Nonetheless, although the problems of transition countries seem not to have been a main concern in the policy reforms proposed by the Washington consensus, the mainstream line of thought that seems to dominate in Washington-based organizations, including the ones dealing with the international economic and financial order, have had a significant influence on policy attitudes toward the transition countries. Moreover, the transition experience has certainly generated modifications in the policy proposals of the consensus. This interaction has had both merits and drawbacks.
The Washington consensus has partially failed with respect to the transition economies because it has neglected the significance of institution-building even when the other fundamentals are by and large in order. This oversight explains why so many Western scholars did not at first properly understand the true nature of the challenge. Institutions can be changed only gradually, and they exert a very strong influence on economic performance. It was quite naive to expect robust economic growth so soon after the fundamentals (but not the institutions) were in place. In fact, in the real economic affairs, it is not possible to sustain fundamentals if they are not backed by solid institutions.

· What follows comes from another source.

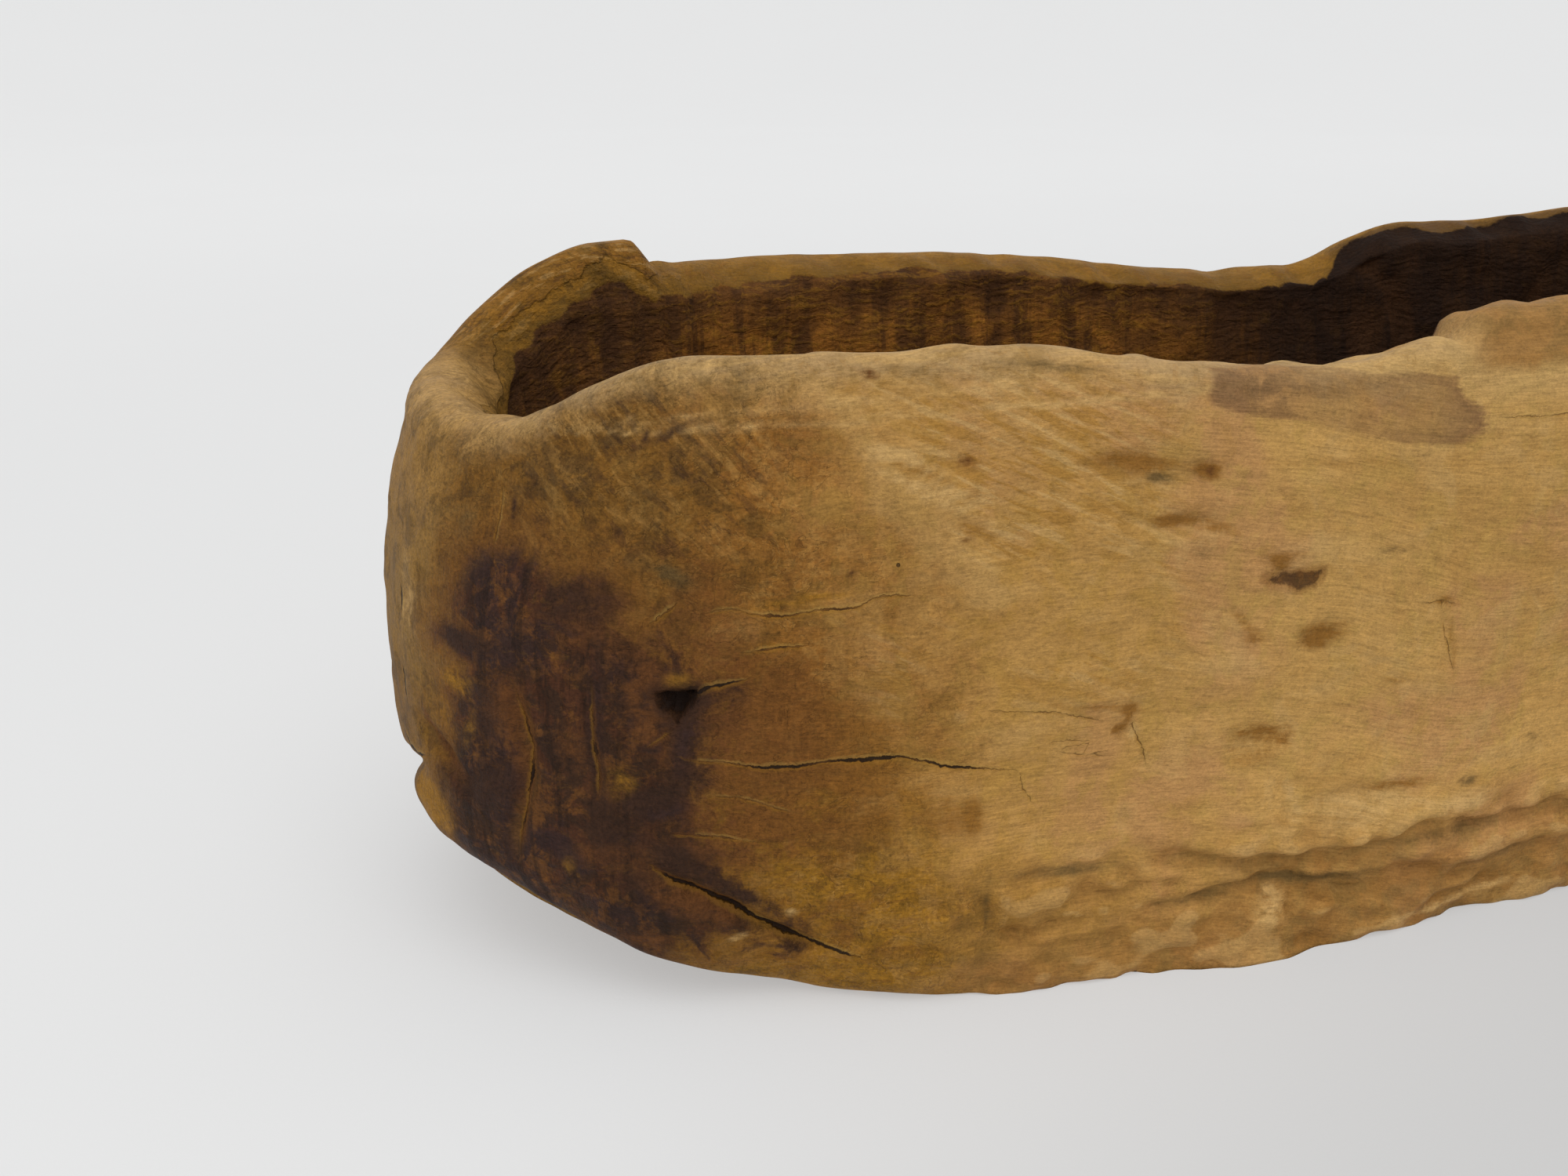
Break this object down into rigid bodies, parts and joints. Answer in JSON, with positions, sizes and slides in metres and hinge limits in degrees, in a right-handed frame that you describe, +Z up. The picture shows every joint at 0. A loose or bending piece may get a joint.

Douglass C. North, the 1993 winner of the Nobel Prize in economics, has written that, because, "Western neoclassical economic theory is devoid of institutions, it is of little help in analyzing the underlying sources of economic performance. It would be little exaggeration to say that, while neoclassical theory is focused on the operation of efficient factor and product markets, few Western economists understand the institutional requirements essential to the creation of such markets since they simply take them for granted."
The problem is also that, if institutions should not be taken for granted in general, there is all the more reason they must be taken seriously under conditions of transition.
Rapid growth was anticipated because it was assumed that market institutions, if they did not appear out of thin air, would rise up quite spontaneously virtually the next day after liberalization and stabilization. It was thought that policy need only secure a foothold for stabilization and lay the groundwork for the sound fundamentals. Thereafter, the economy would regain momentum on its own, and development would advance quickly.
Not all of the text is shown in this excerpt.